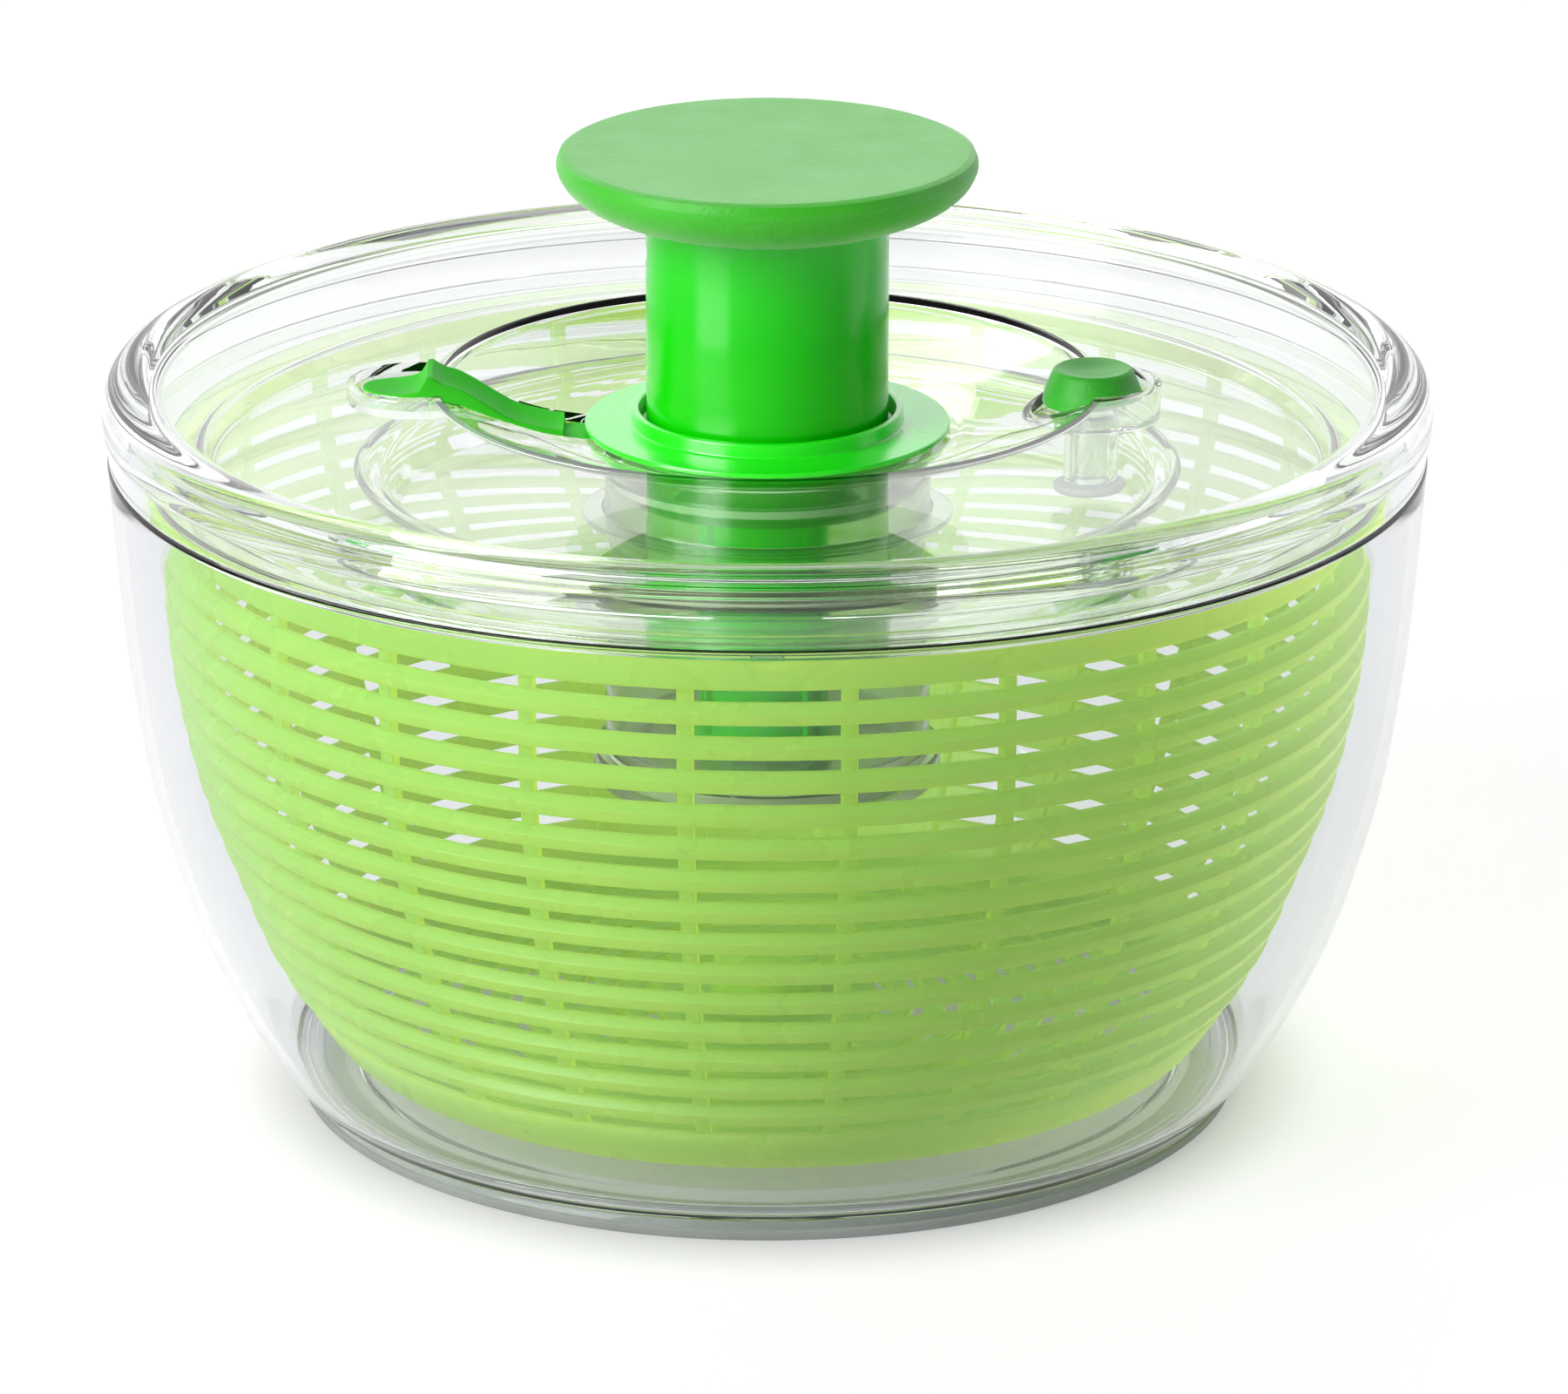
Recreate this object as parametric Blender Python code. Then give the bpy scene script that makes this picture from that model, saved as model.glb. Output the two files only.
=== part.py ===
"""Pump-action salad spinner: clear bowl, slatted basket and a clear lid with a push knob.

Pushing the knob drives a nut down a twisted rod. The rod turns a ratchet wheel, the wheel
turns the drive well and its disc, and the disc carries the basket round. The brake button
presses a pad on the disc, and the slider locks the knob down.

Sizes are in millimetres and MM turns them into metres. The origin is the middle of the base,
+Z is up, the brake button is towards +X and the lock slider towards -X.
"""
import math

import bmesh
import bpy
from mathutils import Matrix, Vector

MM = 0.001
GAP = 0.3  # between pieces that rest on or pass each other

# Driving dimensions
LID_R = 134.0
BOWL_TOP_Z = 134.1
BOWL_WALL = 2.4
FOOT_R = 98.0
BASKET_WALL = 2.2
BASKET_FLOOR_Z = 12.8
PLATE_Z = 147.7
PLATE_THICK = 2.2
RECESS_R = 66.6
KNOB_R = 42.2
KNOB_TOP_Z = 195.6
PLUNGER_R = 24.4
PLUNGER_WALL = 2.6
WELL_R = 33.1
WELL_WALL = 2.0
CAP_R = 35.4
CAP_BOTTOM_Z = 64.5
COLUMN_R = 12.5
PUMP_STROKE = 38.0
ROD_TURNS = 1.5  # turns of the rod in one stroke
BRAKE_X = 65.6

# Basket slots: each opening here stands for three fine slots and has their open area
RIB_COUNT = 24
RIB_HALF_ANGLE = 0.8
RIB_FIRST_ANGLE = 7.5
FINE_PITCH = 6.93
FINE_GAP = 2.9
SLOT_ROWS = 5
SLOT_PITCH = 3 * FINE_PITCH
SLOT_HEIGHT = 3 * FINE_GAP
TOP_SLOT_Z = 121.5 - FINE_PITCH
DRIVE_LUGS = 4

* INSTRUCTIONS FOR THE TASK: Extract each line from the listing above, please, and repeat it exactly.

* WRITTEN SOLUTION:
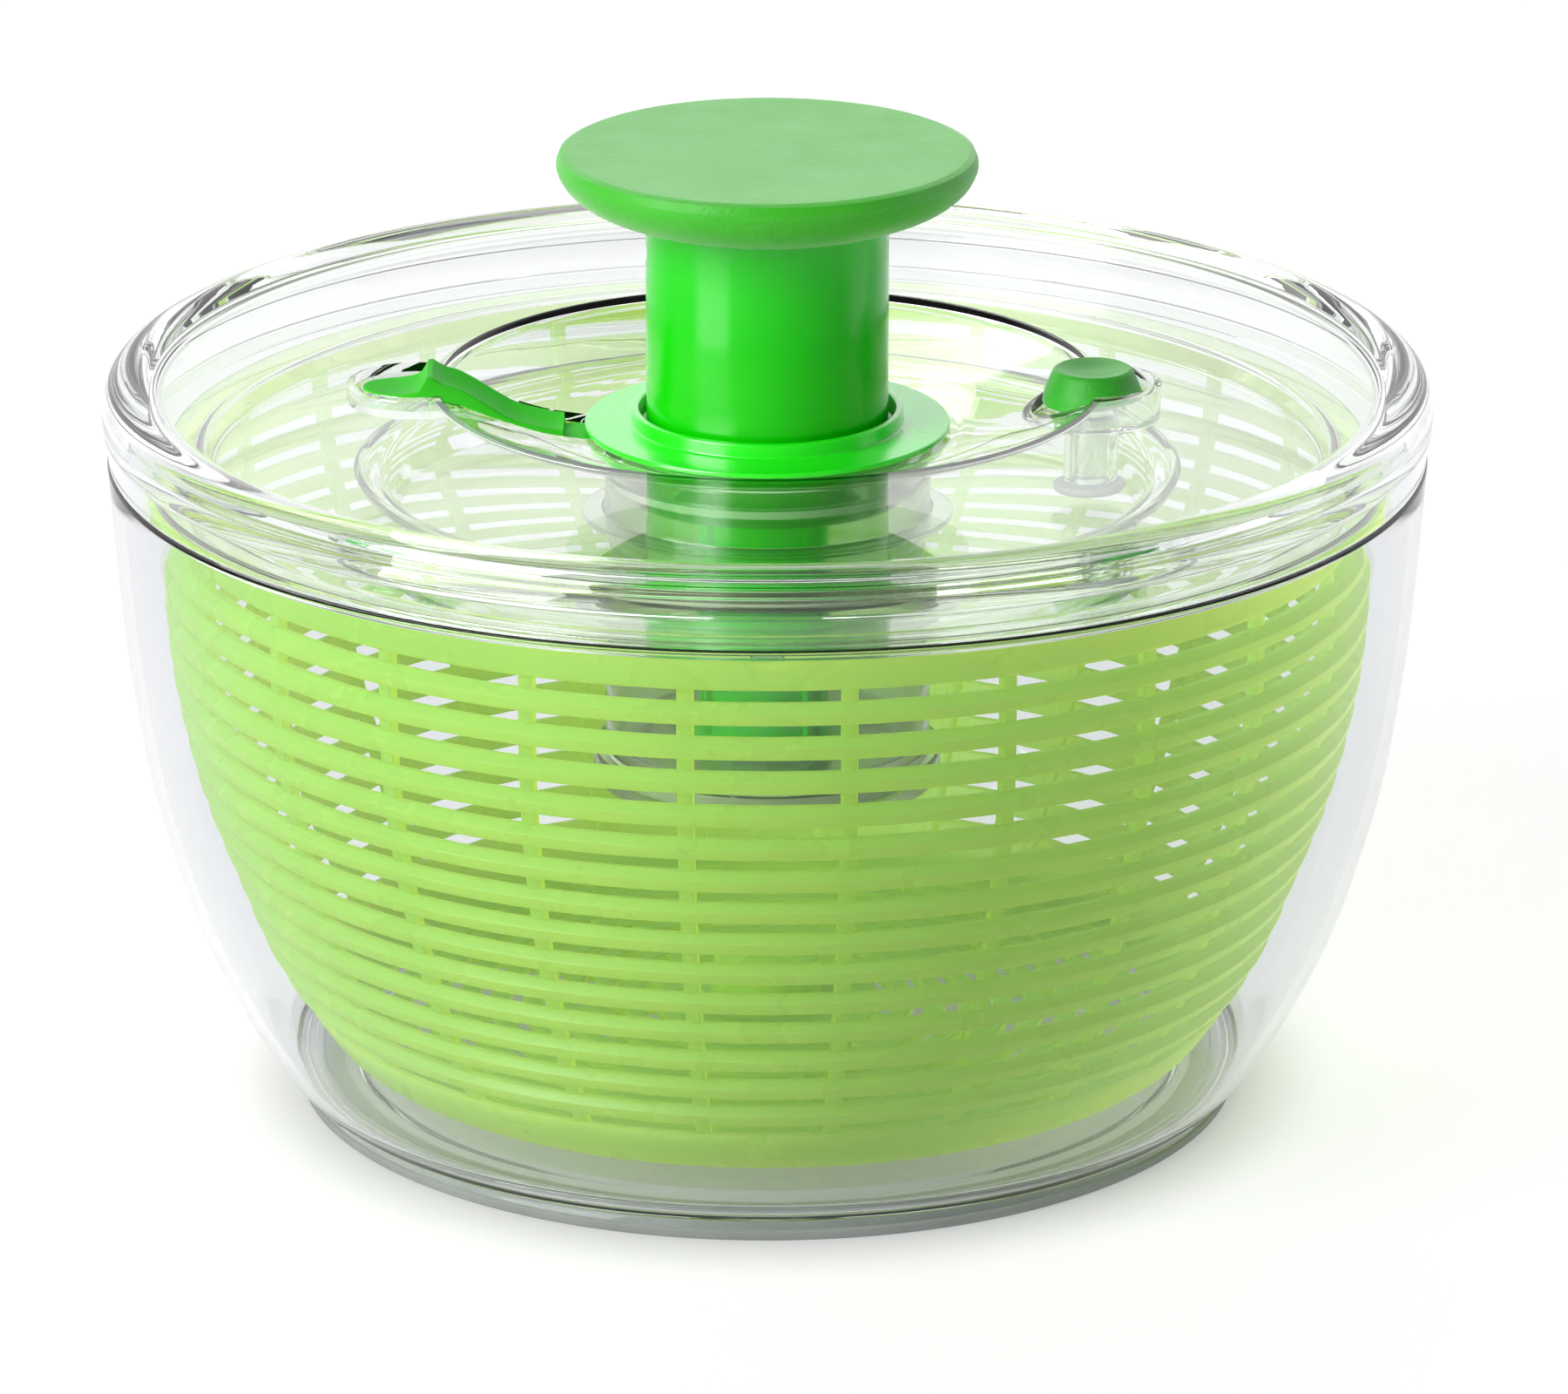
Recreate this object as parametric Blender Python code. Then give the bpy scene script that makes this picture from that model, saved as model.glb. Output the two files only.
=== part.py ===
"""Pump-action salad spinner: clear bowl, slatted basket and a clear lid with a push knob.

Pushing the knob drives a nut down a twisted rod. The rod turns a ratchet wheel, the wheel
turns the drive well and its disc, and the disc carries the basket round. The brake button
presses a pad on the disc, and the slider locks the knob down.

Sizes are in millimetres and MM turns them into metres. The origin is the middle of the base,
+Z is up, the brake button is towards +X and the lock slider towards -X.
"""
import math

import bmesh
import bpy
from mathutils import Matrix, Vector

MM = 0.001
GAP = 0.3  # between pieces that rest on or pass each other

# Driving dimensions
LID_R = 134.0
BOWL_TOP_Z = 134.1
BOWL_WALL = 2.4
FOOT_R = 98.0
BASKET_WALL = 2.2
BASKET_FLOOR_Z = 12.8
PLATE_Z = 147.7
PLATE_THICK = 2.2
RECESS_R = 66.6
KNOB_R = 42.2
KNOB_TOP_Z = 195.6
PLUNGER_R = 24.4
PLUNGER_WALL = 2.6
WELL_R = 33.1
WELL_WALL = 2.0
CAP_R = 35.4
CAP_BOTTOM_Z = 64.5
COLUMN_R = 12.5
PUMP_STROKE = 38.0
ROD_TURNS = 1.5  # turns of the rod in one stroke
BRAKE_X = 65.6

# Basket slots: each opening here stands for three fine slots and has their open area
RIB_COUNT = 24
RIB_HALF_ANGLE = 0.8
RIB_FIRST_ANGLE = 7.5
FINE_PITCH = 6.93
FINE_GAP = 2.9
SLOT_ROWS = 5
SLOT_PITCH = 3 * FINE_PITCH
SLOT_HEIGHT = 3 * FINE_GAP
TOP_SLOT_Z = 121.5 - FINE_PITCH
DRIVE_LUGS = 4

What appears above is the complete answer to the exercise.